Rufus Wykoff, who owned the top of the hill, was not unaware of this traffic. He built an observation tower on top. He built a tollgate at the bottom. Soon the broadsides read something like this:

SEE: The Mohawk Valley
SEE: 4 states
5 mountain ranges
6 lakes
SEE: 30,000 square miles
ENJOY: picnic parties
Refreshment stand
Livery shed
Free facilities

This canny farmer was also aware that the word Rum had some evil sounding companions such as Demon and Devil – and forthwith named his structure the Mount Otsego Observatory. Thus, with one bold stroke, he elevated the tone of the area, raised the expectations of the traveler, upped his take at the till and shoved the name Rum Hill into the backwaters of local history.

But it was still Rum Hill to the nearby hop farmers. And it is said that during the hop harvest time many wagon loads of hop pickers were drawn from the farms to the hill-top picnic grounds on Saturdays to dance and, of course, to purchase some spirits. “Spirits which had generously been hauled there that very afternoon by the same hop farmers” in order to recover the wages just distributed, lest pickers get into town and fall prey to those greedy merchants.

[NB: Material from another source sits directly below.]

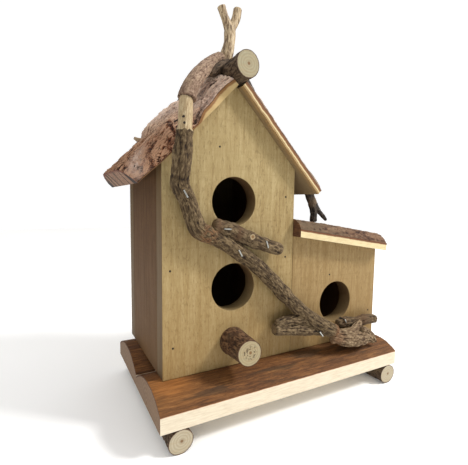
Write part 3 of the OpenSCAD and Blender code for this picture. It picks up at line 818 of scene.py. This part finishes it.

Today most evidence of the tower and toll house are gone. However, there are many indications that spirits are still being hauled up the tortuous trail. And no doubt there’s been dancing. And probably some of our modern Indians have fallen to tussling and quarreling and gone careering down the hill. Surely they will not soon forget this storied name, this relevant name, this real name … Rum Hill.